Operator Overview

Operator Overview#

The AMD GPU Operator consists of several key components that work together to manage AMD GPUs in Kubernetes clusters. This document provides an overview of each component and its role in the system.

Core Components#

Controller Manager#

The AMD GPU Operator Controller Manager is the central control component that manages the operator’s custom resources. Its primary responsibilities include:

Managing the DeviceConfig custom resource
Running reconciliation loops to maintain desired state
Coordinating driver installation, upgrades, and removal
Managing the lifecycle of dependent components (device plugin, node labeller, metrics exporter)

Node Feature Discovery (NFD)#

The Node Feature Discovery (NFD) component automatically detects and labels nodes with AMD GPU hardware. Key features include:

Detection of AMD GPUs using PCI vendor and device IDs
Automatic node labeling with feature.node.kubernetes.io/amd-gpu: "true"
Hardware capability discovery and reporting

Note

OpenShift clusters use a specialized NFD Operator that includes Red Hat optimizations for OpenShift environments.

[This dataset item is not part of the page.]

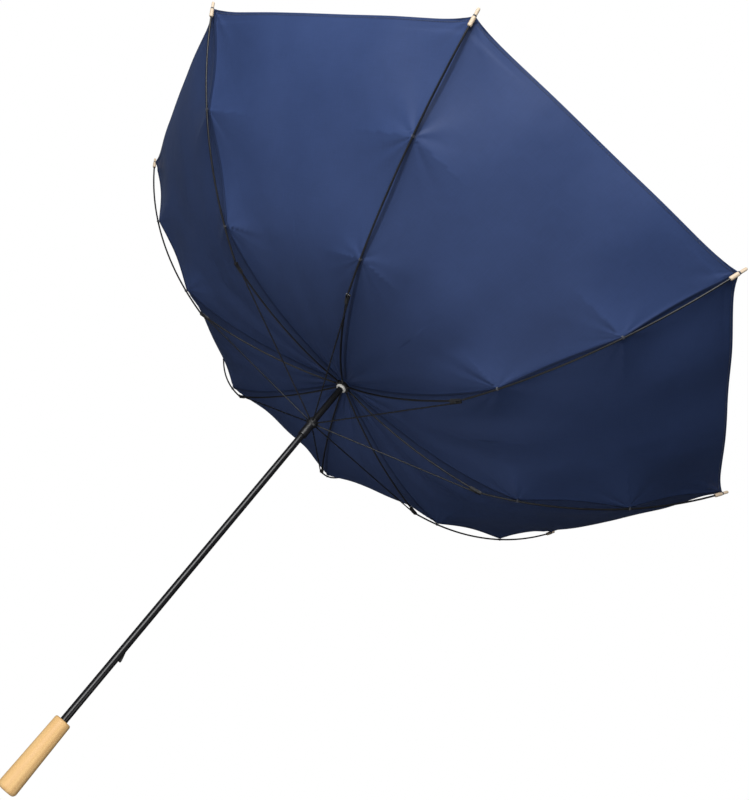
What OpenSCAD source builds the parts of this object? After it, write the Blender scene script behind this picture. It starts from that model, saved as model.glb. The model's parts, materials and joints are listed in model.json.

Kernel Module Management (KMM)#

The Kernel Module Management (KMM) Operator handles the lifecycle of GPU driver kernel modules. Its responsibilities include:

Loading, upgrading, and unloading host kernel modules
Managing containerized driver operations
Coordinating with the Controller Manager for driver lifecycle events

Note

Kubernetes: Use the AMD-optimized KMM Operator provided by the GPU Operator Helm chart
OpenShift: Uses the Red Hat KMM Operator with OpenShift-specific optimizations

Component Interaction#

The components work together in the following sequence:

NFD identifies worker nodes with AMD GPUs
Controller Manager processes DeviceConfig custom resources
KMM handles driver operations based on configuration
Device Plugin registers amd.com/gpu allocatable resources to node
Node Labeller adds detailed GPU information to node labels
Metrics Exporter provides ongoing monitoring

Architecture diagram

Plugins and Extensions#

Device Plugin#

The AMD GPU Device Plugin enables GPU resource allocation in Kubernetes:

Implements the Kubernetes Device Plugin API
Registers AMD GPUs as allocatable resources
Enables GPU resource requests and limits in pod specifications

Node Labeller#

The Node Labeller provides detailed GPU information through node labels:

Automatically detects GPU properties
Adds detailed GPU-specific labels to nodes
Enables fine-grained pod scheduling based on GPU capabilities

Metrics Exporter#

The Device Metrics Exporter provides monitoring capabilities:

Exports GPU metrics in Prometheus format
Monitors GPU utilization, temperature, and health
Enables integration with monitoring systems

Test Runner#

The Test Runner offers hardware validation, diagnostics and benchmarking capabilities across various scenarios:

Automatically triggers configurable ROCm Validation Suite tests on unhealthy GPUs.
Support manually triggered or scheduled test execution within the Kubernetes cluster.
Support executing tests as init containers within the GPU workload pod.
Report test results as Kubernetes events.